Vortex combustion characteristics of mechanoactivated coal-biomass composite fuels

¹ D. Serikbayev East Kazakhstan technical university, Ust-Kamenogorsk, Kazakhstan
² Kutateladze Institute of Thermophysics SB RAS, Novosibirsk, Russia
³ Gumarbek Daukeev Almaty University of Power Engineering and Communications, Almaty, Kazakhstan

^* Corresponding author: This email address is being protected from spambots. You need JavaScript enabled to view it.

Abstract

This experimental study investigates the combustion characteristics of mechanoactivated coal-biomass composite fuels (70% Kuznetsk bituminous coal / 30% sawdust) in a vortex combustion chamber. The setup employed a seven-section muffle combustion chamber with optical access, incorporating a two-stage burner with tangential and snail-type swirlers to ensure stable combustion initiation.
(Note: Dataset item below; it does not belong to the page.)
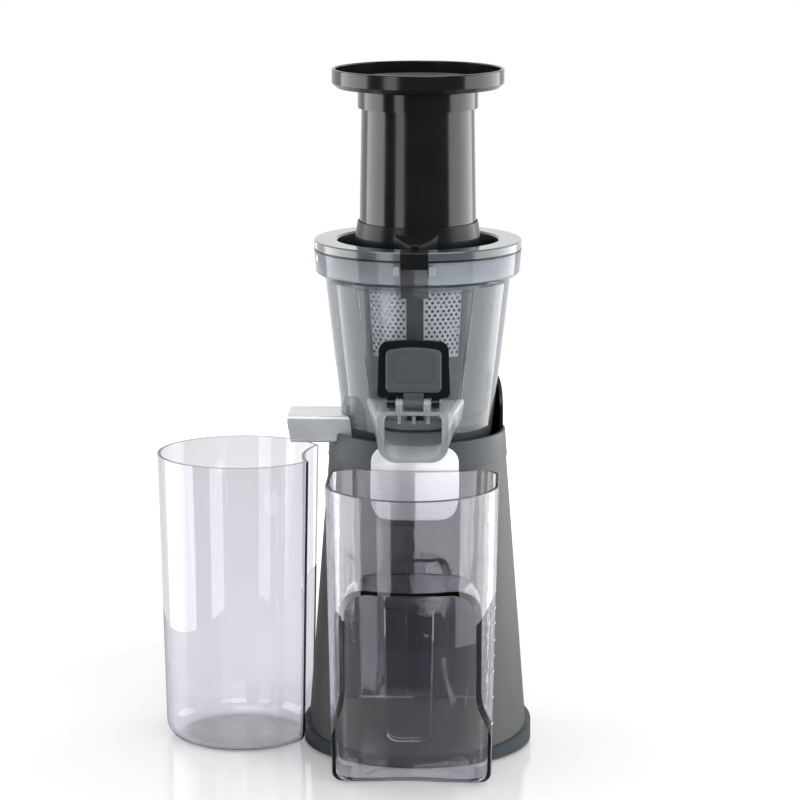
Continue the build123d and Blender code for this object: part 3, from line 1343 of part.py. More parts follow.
with BuildPart() as lid_ring:
    add(ring_solid([(lid_r, lid_base_z), (lid_r, lid_top_z - lid_edge), (lid_r - lid_edge, lid_top_z),
                    (lid_opening_r + lid_chamfer, lid_top_z), (lid_opening_r, lid_wall_top_z + touch),
                    (lid_opening_r + lid_t + touch, lid_wall_top_z + touch),
                    (lid_opening_r + lid_t + touch, lid_top_z - lid_ring_t),
                    (lid_r - lid_ring_t, lid_top_z - lid_ring_t), (lid_r - lid_ring_t, lid_base_z)]))
    add(front_sector([(lid_opening_r - 1, lid_base_z - 1), (lid_r + 1, lid_base_z - 1),
                      (lid_r + 1, lid_top_z + 1), (lid_opening_r - 1, lid_top_z + 1)],
                     latch_w + 2 * fit_gap), mode=Mode.SUBTRACT)
save(lid_ring.part, "lid_ring", slate)

tube_slope = (tube_low_r - tube_top_r) / (tube_top_z - lid_recess_z)
with BuildPart() as feed_tube:
    add(ring_solid([(tube_low_r, tube_bottom_z), (tube_low_r, lid_recess_z), (tube_top_r, tube_top_z),
                    (tube_top_r - tube_t, tube_top_z), (tube_low_r - tube_t, lid_recess_z),
                    (tube_low_r - tube_t, tube_bottom_z)]))
    with BuildSketch(Plane.XY.offset(recess_low_z - 2)):
        Circle(tube_low_r + 3)
        Circle(tube_low_r - 0.5, mode=Mode.SUBTRACT)
    extrude(amount=2)
save(feed_tube.part, "feed_tube", black)

tray_seat_z = tube_top_z + move_gap
tray_low_z = tube_top_z + tray_rise
tray_rim_z = tray_low_z + tray_h
tray_collar_bottom_z = tube_top_z - tray_collar_h
tray_bore_r = tube_top_r + tube_slope * (tube_top_z - tray_collar_bottom_z) + move_gap
tray_hole_r = tube_top_r - tube_t
with BuildPart() as feed_tray:
    add(ring_solid([(tray_bore_r, tray_collar_bottom_z), (tray_collar_r, tray_collar_bottom_z),
                    (tray_collar_r, tray_seat_z + 0.4), (tray_bore_r + 0.6, tray_seat_z + 1.4),
                    (tray_bore_r + 0.6, tray_low_z), (tray_r - 3, tray_low_z), (tray_r, tray_low_z + 3),
                    (tray_r, tray_rim_z), (tray_r - tray_t, tray_rim_z), (tray_r - tray_t, tray_low_z + 4.2),
                    (tray_r - tray_t - 2, tray_low_z + tray_t), (tray_hole_r, tray_low_z + 1),
                    (tray_hole_r, tray_seat_z), (tray_bore_r, tray_seat_z)]))
    fillet(feed_tray.edges().filter_by(GeomType.CIRCLE).group_by(Axis.Z)[-1], rim_round)
save(feed_tray.part, "feed_tray", black)

# ---- juice jug --------------------------------------------------------------------------------------------


def jug_plan(inset, z, half_w, back_mid_y, back_end_y, front_y):
    """Plan of the jug at height z: hollow back, straight sides, round front."""
    half = half_w - inset
    with BuildSketch(Plane.XY.offset(z)) as plan:
        with BuildLine():
            back = ThreePointArc((-half, back_end_y - inset), (0, back_mid_y - inset),
                                 (half, back_end_y - inset))
            right = Line(back @ 1, (half, jug_side_y))
            front = ThreePointArc(right @ 1, (0, front_y + inset), (-half, jug_side_y))
            Line(front @ 1, back @ 0)
        make_face()
        fillet(plan.vertices().group_by(Axis.Y)[-1], jug_corner_r - inset)
    return plan.sketch


def jug_solid(inset):
    """Jug filled to the brim, every wall moved inwards by inset."""
    low_back_y = -(ring_r + jug_low_clear)
    top_back_y = -(cone_r(jug_rim_z) + jug_clear)
    foot_front_y = scoop_y - (jug_w_low / 2) ** 2 / (2 * scoop_r)
    foot_r = jug_foot_r - inset
    with BuildPart() as body:
        add(jug_plan(inset, inset, jug_w_low / 2, low_back_y, low_back_y + jug_low_sag, jug_front_y + 4))
        add(jug_plan(inset, jug_rim_z, jug_w_top / 2, top_back_y, top_back_y + jug_top_sag, jug_front_y))
        loft()
        # the foot is rounded in the front view and in the side view
        with BuildSketch(Plane.XZ):
            with BuildLine():
                side = FilletPolyline((0, inset), (jug_w_low / 2 - inset, inset),
                                      (jug_w_top / 2 - inset + jug_flank_clear, jug_rim_z), radius=foot_r)
                Line(side @ 1, (0, jug_rim_z))
                mirror(about=Plane.YZ)
            make_face()
        extrude(amount=-jug_front_y + 5, mode=Mode.INTERSECT)
        with BuildSketch(Plane.YZ):
            with BuildLine():
                foot = FilletPolyline((low_back_y + jug_low_sag + 8, jug_rim_z / 2),
                                      (low_back_y + jug_low_sag - inset, inset),
                                      (foot_front_y + inset, inset),
                                      (foot_front_y + inset, scoop_flare_z / 2), radius=foot_r)
                Polyline(foot @ 1, (jug_front_y - 5, scoop_flare_z / 2 + 15), (jug_front_y - 5, jug_rim_z),
                         (0, jug_rim_z), foot @ 0)
            make_face()
        extrude(amount=jug_w_top, both=True, mode=Mode.INTERSECT)
        add(scoop_solid(inset), mode=Mode.SUBTRACT)
    return body.part


def scoop_solid(inset):
    """Room for the hand under the jug's front bulge."""
    half = scoop_w / 2 + inset
    with BuildPart() as scoop:
        with BuildSketch(Plane.XZ.offset(-scoop_y - 20)):
            with BuildLine():
                FilletPolyline((0, scoop_top_z + inset), (half, scoop_top_z + inset), (half, scoop_flare_z),
                               (jug_w_top / 2 + scoop_flare_w, -1), radius=[scoop_corner_r, scoop_flare_r])
                Line((jug_w_top / 2 + scoop_flare_w, -1), (0, -1))
                mirror(about=Plane.YZ)
            make_face()
        extrude(amount=90)
        with BuildSketch(Plane((0, scoop_y - scoop_r, -2))):
            Circle(scoop_r + inset)
        extrude(amount=scoop_top_z + 20, mode=Mode.INTERSECT)
    return scoop.part


with BuildPart() as grip:
    with BuildSketch(Plane.XZ.offset(-grip_front_y - grip_t)):
        with BuildLine():
            edge = FilletPolyline((0, grip_bottom_z), (grip_w_low / 2, grip_bottom_z),
                                  (grip_w_top / 2, scoop_top_z + 1), radius=grip_corner_r)
            Line(edge @ 1, (0, scoop_top_z + 1))
            mirror(about=Plane.YZ)
        make_face()
    extrude(amount=grip_t)
    chamfer(grip.faces().sort_by(Axis.Y)[0].edges(), 1.0)
    with BuildSketch(Plane.XZ.offset(-grip_front_y)):
        with Locations((0, grip_groove_low_z + grip_groove_h / 2)):
            Rectangle(grip_w_top * 2, grip_groove_h)
    extrude(amount=-grip_groove_depth, mode=Mode.SUBTRACT)

with BuildPart() as juice_jug:
    add(jug_solid(0))
    add(grip.part)
    add(jug_solid(jug_t), mode=Mode.SUBTRACT)
    fillet(juice_jug.edges().group_by(Axis.Z)[-1], rim_round)
save(juice_jug.part, "juice_jug", clear)

# ---- pulp container ---------------------------------------------------------------------------------------


def tub_solid(inset):
    """Pulp container filled to the brim, every wall moved inwards by inset."""
    low_z = inset
    with BuildPart() as body:
        with BuildSketch(Plane((tub_x, tub_y, low_z))):
            Circle(tub_low_r - inset)
        with BuildSketch(Plane((tub_x, tub_y, tub_rim_z))):
            Circle(tub_rim_r - inset)
        loft()
        fillet(body.edges().group_by(Axis.Z)[0], tub_foot_r - inset)
        add(ring_solid([(0, -1), (ring_r + tub_notch_clear + inset, -1),
                        (tub_notch_top_r + inset, tub_rim_z + 1), (0, tub_rim_z + 1)]), mode=Mode.SUBTRACT)
    return body.part


with BuildPart() as pulp_container:
    add(tub_solid(0))
    add(tub_solid(tub_t), mode=Mode.SUBTRACT)
save(pulp_container.part, "pulp_container", clear)
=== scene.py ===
"""Looks of the cold press juicer: materials, perforated strainer, small details, studio light and camera."""
from math import atan, atan2, cos, pi, radians, sin, sqrt

import bmesh
import bpy
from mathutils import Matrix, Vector
from mathutils.bvhtree import BVHTree


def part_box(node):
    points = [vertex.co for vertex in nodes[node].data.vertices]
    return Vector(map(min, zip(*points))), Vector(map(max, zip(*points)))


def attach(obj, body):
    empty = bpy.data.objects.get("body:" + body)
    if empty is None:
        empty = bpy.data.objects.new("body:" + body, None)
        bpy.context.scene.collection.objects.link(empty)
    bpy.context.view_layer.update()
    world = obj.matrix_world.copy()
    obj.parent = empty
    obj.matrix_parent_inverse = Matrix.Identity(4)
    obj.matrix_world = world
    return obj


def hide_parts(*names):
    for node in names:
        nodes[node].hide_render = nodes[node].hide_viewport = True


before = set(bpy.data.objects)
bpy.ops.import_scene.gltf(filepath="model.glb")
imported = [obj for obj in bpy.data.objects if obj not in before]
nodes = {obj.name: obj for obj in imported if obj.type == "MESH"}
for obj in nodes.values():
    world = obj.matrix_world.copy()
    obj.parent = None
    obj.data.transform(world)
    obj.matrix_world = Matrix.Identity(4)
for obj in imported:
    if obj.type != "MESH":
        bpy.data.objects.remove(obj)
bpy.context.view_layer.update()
MM = 0.001

# ---- camera: height, distance and tilt solved from the rims' ellipses ---------------------------------
IMAGE = 800.0
SENSOR_MM = 36.0
FOCAL_PX = 3475.0
CAM_DISTANCE = 2.2207
CAM_HEIGHT = 0.6473
CAM_PITCH = radians(10.7)
CAM_AZIMUTH = radians(2.0)
AXIS_PX = 418.0                    # image column of the juicer's axis

camera_data = bpy.data.cameras.new("camera")
camera = bpy.data.objects.new("camera", camera_data)
bpy.context.collection.objects.link(camera)
bpy.context.scene.camera = camera
camera_data.sensor_width = SENSOR_MM
camera_data.lens = FOCAL_PX / IMAGE * SENSOR_MM
camera_data.clip_end = 50.0
camera.location = (CAM_DISTANCE * sin(CAM_AZIMUTH), -CAM_DISTANCE * cos(CAM_AZIMUTH), CAM_HEIGHT)
camera_yaw = CAM_AZIMUTH + atan((AXIS_PX - IMAGE / 2) / FOCAL_PX)
camera.rotation_euler = (pi / 2 - CAM_PITCH, 0.0, camera_yaw)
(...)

Three distinct combustion phases were observed: chamber preheating (100 s), stable operation (reaching 1500°C), and natural cooling. Mechanochemical pretreatment significantly improved fuel performance, demonstrating complete O₂ consumption (minimum residual 1.9 vol%) and 70% burnout within the first meter of the chamber. Composite fuels outperformed raw mixtures, exhibiting higher steady-state temperatures (>1400°C across all regimes), reduced ignition delays, and a 30% reduction in activation energy (from 200 to 60 kJ/mol). The technology achieved stable oil-free ignition, with CO₂ peaking at full O₂ depletion while maintaining CO/H₂ emissions below 3%. These results validate mechanoactivation as an effective method for optimizing coal-biomass co-combustion in industrial boilers. Further research is required to refine temperature regimes, excess air ratios, and particle residence times. The study contributes essential data for advancing sustainable combustion systems utilizing renewable biomass resources.